§ **Given problem**
Beginning with the first line of the data below, extract each line up to and including the one containing "threading and tumbling". Copy them exactly and add nothing.

>>

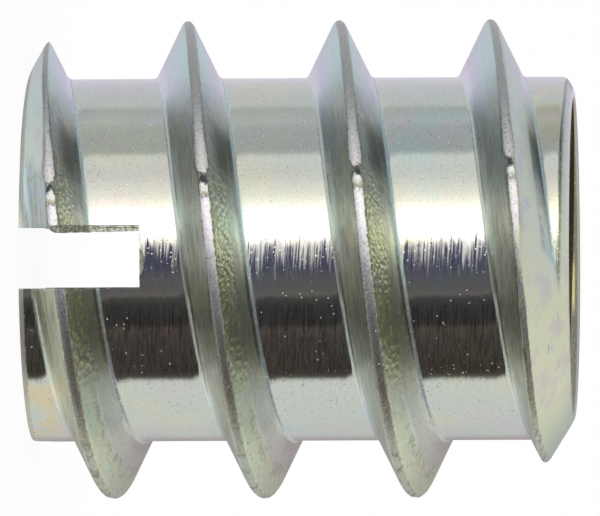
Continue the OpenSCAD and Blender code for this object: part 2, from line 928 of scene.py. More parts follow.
@dataclass(frozen=True)
class CrestWear:
    """How threading and tumbling have dented the crest."""

    sizes: InsertSizes
    reach: float = 0.2
    dent: float = 0.03
    dent_waves: float = 1.9  # dents in a millimetre
    nick_waves: float = 6.3  # smaller nicks in a millimetre
    nick: float = 0.2  # how deep a nick is beside a dent
    rubbed: float = 0.1  # what has gone all along, as a share of a dent

    def shift(self, place: Vector) -> Vector:
        """The move of a point of the threaded skin.

        Args:
            place: where it is.

        Returns:
            The move, nothing on the core.
        """
        s = self.sizes
        radius = math.hypot(place.x, place.y)
        if radius < s.core_r + s.crest_round:
            return Vector((0, 0, 0))
        outward = Vector((place.x, place.y, 0)) / radius
        share = max(0.0, 1 - (s.crest_r - radius) / self.reach)
        dents = min(0.0, noise.noise(place * self.dent_waves))
        dents += noise.noise(place * self.nick_waves) * self.nick - self.rubbed
        return outward * (self.dent * dents * share)


# --------------------------------------------------------------------------
# Finishes
# --------------------------------------------------------------------------


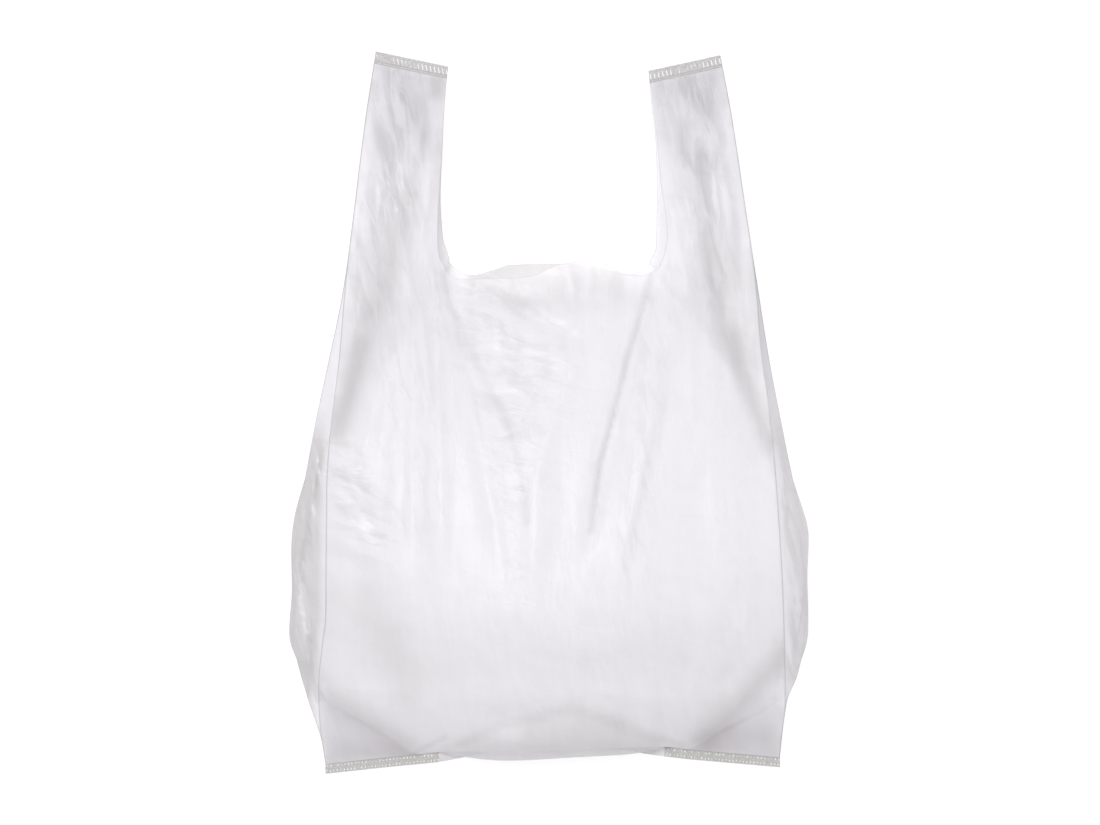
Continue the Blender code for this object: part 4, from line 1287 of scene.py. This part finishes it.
@dataclass(frozen=True)
class BlownFilm:
    """White polythene film, blown thin: cloudy, a little lilac, crinkled, with a soft shine.

    Attributes:
        colour: Colour of the white pigment in the film.
        streak: Colour of the thicker streaks along the bag.
        clung_and_shaded: Grey where layers stick together with no air between them, and of all the painted
            shade.
        fold: Painted shade on the tube's long folds and the cut edges, where the film is seen edge on.
        whitened_and_glint: Colour of the painted glints on sharp crinkles, partly also the white of
            stretched film.
        sliver_shade: Painted shade that the crumpled film's slivers add to the film, taken away where they
            go below nought.
        clear: Share of light that goes straight through one layer.
        cloudy: Share of the rest that goes through scattered.
        gloss: Specular level of the shine.
        roughness: Roughness of the shine.
        index: Index of refraction.
        streaks: Streaks to the metre, across the bag and along it.
        crinkles: Fine crinkles to the metre, across the bag and along it.
        crinkle_height: Height of those crinkles, in metres.
        crinkle_share: Strength of their shading.
        slivers: Attribute that places each kind of sliver, its size in metres, its turn.
        sliver_edges: Noise levels between which a sliver turns from its raised side, with painted shade, to
            its sunk side, with painted light.
        sliver_height: Height of the slivers, in metres.
        glint: Depth of a sliver where its painted glint starts, and where it is fully white.
        fold_shade_range: Levels of the fold weight between which a fold's painted shade grows.
    """

    colour: str = "#FBFAFB"
    streak: str = "#F7F6F9"
    clung_and_shaded: str = "#DCDADA"
    fold: str = "#D3D3D4"
    whitened_and_glint: str = "#FFFFFF"
    sliver_shade: float = 0.57
    clear: float = 0.40
    cloudy: float = 0.50
    gloss: float = 0.40
    roughness: float = 0.34
    index: float = 1.5
    streaks: tuple[float, float, float] = (120.0, 5.0, 1.0)
    crinkles: tuple[float, float, float] = (150.0, 60.0, 1.0)
    crinkle_height: float = 0.0010
    crinkle_share: float = 0.30
    slivers: tuple[tuple[str, tuple[float, float, float], float], ...] = (
        ("crumple", (0.0060, 0.030, 1.0), 0.20),
        ("rumple", (0.028, 0.0085, 1.0), -0.30),
    )
    sliver_edges: tuple[float, float] = (0.39, 0.61)
    sliver_height: float = 0.0006
    glint: tuple[float, float] = (-0.36, -0.52)
    fold_shade_range: tuple[float, float] = (0.60, 0.95)

    def material(self) -> bpy.types.Material:
        """Make the film's material.

        Streaks run along the bag, as they do in blown film, and fine crinkles catch the
        light. Painted shade greys the film where layers stick together, along shaded bands, on
        the folds and on the crumpled slivers, and painted glints whiten the sharp crinkles. They
        give the eye a thin, dry, rustling plastic.

        Returns:
            The material.
        """
        made = bpy.data.materials.new("blown_white_film")
        graph = Graph(made)
        film_map = graph.add_node("UVMap", {"uv_map": "film"}).outputs["UV"]
        streaks = graph.noise(graph.scaled(film_map, self.streaks), Detail=3.0, Roughness=0.6)
        open_film = graph.mix(streaks, linear(self.colour), linear(self.streak))
        slivers = []
        for zone, size, turn in self.slivers:
            laid = {"vector_type": "TEXTURE", "Scale": size, "Rotation": (0.0, 0.0, turn)}
            places = graph.add_node("Mapping", {**laid, "Vector": film_map}).outputs["Vector"]
            rolling = graph.noise(places, Detail=3.0, Roughness=0.55, Distortion=0.7)
            centred = graph.fade(rolling, *self.sliver_edges, 0.5, -0.5, "SMOOTHSTEP")
            slivers.append(graph.maths("MULTIPLY", centred, graph.attribute(zone)))
        crumpled = graph.maths("ADD", *slivers)
        # Grey of layers stuck together, and painted shade from the patches, the gussets and the crumpled
        # slivers.
        cling = graph.attribute("cling")
        cling_and_shade_share = graph.maths("MULTIPLY_ADD", crumpled, self.sliver_shade, cling, clamp=True)
        greyed_film = graph.mix(cling_and_shade_share, open_film, linear(self.clung_and_shaded))
        # Painted shade along the folds and cut edges, where the film is seen edge on.
        edge = graph.fade(graph.attribute("fold"), *self.fold_shade_range)
        fold_shaded_film = graph.mix(edge, greyed_film, linear(self.fold))
        # Painted glints: the sunk side of the slivers goes white, partly also the white of stretched film.
        colour = graph.mix(graph.fade(crumpled, *self.glint), fold_shaded_film, linear(self.whitened_and_glint))
        fine = graph.scaled(film_map, self.crinkles)
        crinkles = graph.noise(fine, Detail=5.0, Roughness=0.62, Distortion=0.9)
        soft_bump = graph.bump(crinkles, self.crinkle_share, self.crinkle_height)
        bump = graph.bump(crumpled, 1.0, self.sliver_height, soft_bump)
        soft = {"Roughness": self.roughness, "IOR": self.index, "Specular IOR Level": self.gloss}
        shine = graph.shader("BsdfPrincipled", {"Base Color": colour, "Normal": bump, **soft})
        through = graph.shader("BsdfTranslucent", {"Color": colour, "Normal": bump})
        straight = graph.shader("BsdfTransparent", {"Color": colour})
        whole = graph.join(self.clear, graph.join(self.cloudy, shine, through), straight)
        graph.add_node("OutputMaterial", {"Surface": whole})
        return made


@dataclass(frozen=True)
class SealedFilm:
    """Film melted together under a ribbed sealing bar: greyer, with pressed marks.

    Attributes:
        name: Name of the material.
        colour: Colour of the melted film.
        pressed: Colour of the lines that the bar's edges pressed.
        marks: Colour of the stretched film in the bar's marks, which is whiter.
        pitch: Distance between the marks, in metres.
        slant: How far the marks lean, as a share of their length.
        first: Distance of the marks' lower ends past the weld's inner line, in metres.
        reach: Length of the marks, in metres.
        mirror: Depth at which the rows of marks repeat, mirrored, in metres.
        seams: Depths of the lines that the bar's edges pressed, in metres.
        gaps: How often the row of marks breaks off, in breaks to the metre.
        kept: Noise levels between which the marks fade in beside a gap.
        rib: Half widths of a mark, full and faded, as shares of the pitch.
        seam_width: Width of the pressed lines, in metres.
        seam_depth: Strength of the pressed lines.
        grain: Grains of the melted film to the metre.
        grain_height: Height of the grains and of the marks, in metres.
        grain_share: Strength of the grains' shading.
        mark_share: Strength of the marks' shading.
        clear: Share of light that goes straight through.
        roughness: Roughness of the shine.
        index: Index of refraction.
    """

    name: str
    colour: str
    pressed: str
    marks: str
    pitch: float
    slant: float
    first: float
    reach: float
    mirror: float
    seams: tuple[float, ...]
    gaps: float
    kept: tuple[float, float] = (0.41, 0.50)
    rib: tuple[float, float] = (0.07, 0.18)
    seam_width: float = 0.0006
    seam_depth: float = 0.85
    grain: float = 900.0
    grain_height: float = 0.0003
    grain_share: float = 0.4
    mark_share: float = 0.5
    clear: float = 0.20
    roughness: float = 0.38
    index: float = 1.5

    def material(self) -> bpy.types.Material:
        """Make the weld's material.

        The melted film is greyer, with a fine grain, dark lines that the bar's edges
        pressed and pale marks in rows. They give the eye a seam that was sealed by heat.

        Returns:
            The material.
        """
        made = bpy.data.materials.new(self.name)
        graph = Graph(made)
        weld_map = graph.add_node("UVMap", {"uv_map": "weld"}).outputs["UV"]
        split = graph.add_node("SeparateXYZ", {0: weld_map})
        along, across = split.outputs["X"], split.outputs["Y"]
        depth = graph.maths("FRACT", across)
        leaning = graph.maths("MULTIPLY_ADD", depth, self.slant, along)
        beat = graph.maths("PINGPONG", leaning, self.pitch / 2)
        mirrored = graph.maths("PINGPONG", depth, self.mirror)
        ribs = graph.fade(beat, *(self.pitch * share for share in self.rib), 1.0, 0.0)
        aside = graph.maths("COMPARE", mirrored, self.first + self.reach / 2, self.reach / 2)
        kept = graph.fade(graph.noise(weld_map, Scale=self.gaps, Detail=2.0), *self.kept)
        mark = graph.maths("MULTIPLY", graph.maths("MULTIPLY", ribs, aside), kept)
        line = 0.0
        for seam in self.seams:
            beside = graph.maths("COMPARE", depth, seam, self.seam_width / 2)
            line = graph.maths("MULTIPLY_ADD", beside, self.seam_depth, line)
        grains = {"Vector": weld_map, "Scale": self.grain, "Randomness": 0.6}
        grain = graph.add_node("TexVoronoi", grains).outputs["Distance"]
        melted = graph.mix(grain, linear(self.colour), linear(self.pressed))
        lined = graph.mix(line, melted, linear(self.pressed))
        colour = graph.mix(mark, lined, linear(self.marks))
        raised = graph.bump(mark, self.mark_share, self.grain_height)
        bump = graph.bump(grain, self.grain_share, self.grain_height, raised)
        soft = {"Roughness": self.roughness, "IOR": self.index}
        shine = graph.shader("BsdfPrincipled", {"Base Color": colour, "Normal": bump, **soft})
        straight = graph.shader("BsdfTransparent", {"Color": colour})
        graph.add_node("OutputMaterial", {"Surface": graph.join(self.clear, shine, straight)})
        return made


FOOT_SEAL = SealedFilm(
    name="heat_sealed_foot", colour="#CBCAC8", pressed="#A3A2A0", marks="#FBFBFB",
    pitch=0.0023, slant=0.12, first=0.0009, reach=0.0012, mirror=0.00325, seams=(0.0001,),
    gaps=420.0,
)
HANDLE_SEAL = SealedFilm(
    name="heat_sealed_handle", colour="#D1CFD0", pressed="#A5A2A3", marks="#F6F5F6",
    pitch=0.0027, slant=0.20, first=0.0024, reach=0.0036, mirror=0.0090, seams=(0.0002, 0.0017),
    gaps=110.0,
)


@dataclass(frozen=True)
class Lamp:
    """One soft square lamp that faces the bag.

    Attributes:
        name: Its name.
        place: Where it hangs, in metres.
        side: Length of its sides, in metres.
        power: Its power, in watts.
    """

    name: str
    place: tuple[float, float, float]
    side: float
    power: float

    def hang(self) -> None:
        """Hang the lamp and turn it to the bag."""
        light = bpy.data.lights.new(self.name, "AREA")
        light.shape = "RECTANGLE"
        light.size = light.size_y = self.side
        light.energy = self.power
        hung = add_object(self.name, light)
        x, y, z = self.place
        aside = math.hypot(x, y)
        hung.location = self.place
        hung.rotation_euler = (math.atan2(aside, z), 0.0, math.atan2(x, -y) if aside else 0.0)


@dataclass
class Studio:
    """Pale floor, soft lamps and the camera over the bag.

    Attributes:
        camera_height: Height of the camera over the floor, in metres.
        scale_height: Height at which the photograph's scale holds, in metres.
        sensor: Width of the camera's sensor, in millimetres.
        floor_size: Length of the floor's sides, in metres.
        floor_depth: How far the floor lies under the bag, in metres.
        floor_white: Light that the floor gives to the camera.
        floor_shaded: Colour by which the floor shows shadow to the camera.
        floor_lit: Colour by which the floor lights the bag.
        white: Colour of the soft light all round.
        world_strength: Strength of that light on the bag.
        lamps: The lamps.
    """

    camera_height: float = 8.0
    scale_height: float = 0.012
    sensor: float = 36.0
    floor_size: float = 12.0
    floor_depth: float = 0.0002
    floor_white: float = 0.88
    floor_shaded: str = "#6F6F6F"
    floor_lit: str = "#EDEDED"
    white: str = "#FFFFFF"
    world_strength: float = 0.42
    lamps: tuple[Lamp, ...] = (
        Lamp("top_lamp", (-1.4, 1.8, 8.6), 2.6, 530.0),
        Lamp("left_lamp", (-1.7, 0.25, 1.2), 0.5, 7.0),
        Lamp("right_lamp", (1.7, 0.2, 1.4), 0.7, 9.0),
    )

    def floor(self) -> bpy.types.Object:
        """Floor whose white comes from its own colour, and which keeps a faint shadow.

        Returns:
            The floor's object.
        """
        half = self.floor_size / 2
        mesh = bpy.data.meshes.new("floor")
        corners = [(x * half, y * half, -self.floor_depth) for x, y in ((-1, -1), (1, -1), (1, 1), (-1, 1))]
        mesh.from_pydata(corners, [], [(0, 1, 2, 3)])
        floor = add_object("floor", mesh)
        made = bpy.data.materials.new("pale_floor")
        graph = Graph(made)
        matt = graph.shader("BsdfDiffuse", {"Color": linear(self.floor_lit)})
        shaded = graph.shader("BsdfDiffuse", {"Color": linear(self.floor_shaded)})
        glow = graph.shader("Emission", {"Color": linear(self.white), "Strength": self.floor_white})
        to_eye = graph.add_node("AddShader", {0: shaded, 1: glow}).outputs[0]
        whole = graph.join(graph.add_node("LightPath").outputs["Is Camera Ray"], matt, to_eye)
        graph.add_node("OutputMaterial", {"Surface": whole})
        mesh.materials.append(made)
        return floor

    def world(self) -> None:
        """White to the camera, and a soft even light to everything else."""
        world = bpy.data.worlds.new("soft_white")
        bpy.context.scene.world = world
        graph = Graph(world)
        colour = linear(self.white)
        soft = graph.shader("Background", {"Color": colour, "Strength": self.world_strength})
        white = graph.shader("Background", {"Color": colour, "Strength": 1.0})
        whole = graph.join(graph.add_node("LightPath").outputs["Is Camera Ray"], soft, white)
        graph.add_node("OutputWorld", {"Surface": whole})

    def camera(self) -> None:
        """Camera straight over the bag, framed as the photograph is."""
        seen = bpy.data.cameras.new("camera")
        seen.sensor_width = self.sensor
        seen.lens = self.sensor * (self.camera_height - self.scale_height) / (PHOTO_WIDTH * PIXEL)
        seen.clip_end = 100.0
        held = add_object("camera", seen)
        held.location = (0.0, 0.0, self.camera_height)
        bpy.context.scene.camera = held

    def build(self) -> None:
        """Set the whole studio up."""
        self.floor()
        self.world()
        for lamp in self.lamps:
            lamp.hang()
        self.camera()
        bpy.context.scene.view_settings.view_transform = "Standard"


def main() -> None:
    """Build the studio and the bag, and report each piece."""
    logging.basicConfig(level=logging.INFO, format="%(name)s: %(message)s")
    Studio().build()
    bag = CarrierBag()
    film = bag.build()
    for finish in (BlownFilm(), FOOT_SEAL, HANDLE_SEAL):
        film.data.materials.append(finish.material())
    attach(film, "root")
    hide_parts("carrier_bag")


if __name__ == "__main__":
    main()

<<

§ **Exercise result**
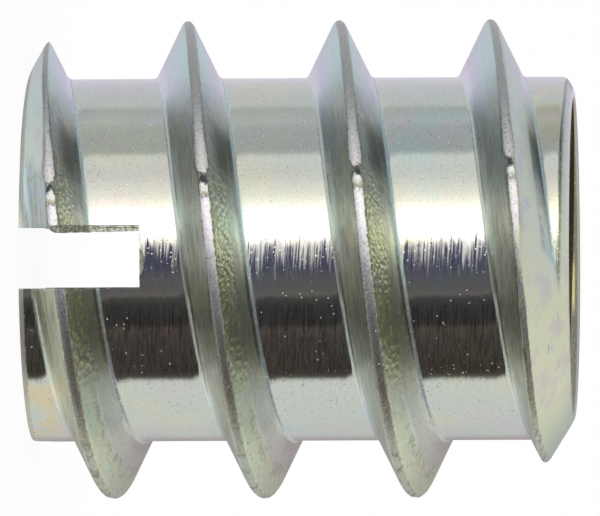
Continue the OpenSCAD and Blender code for this object: part 2, from line 928 of scene.py. More parts follow.
@dataclass(frozen=True)
class CrestWear:
    """How threading and tumbling have dented the crest."""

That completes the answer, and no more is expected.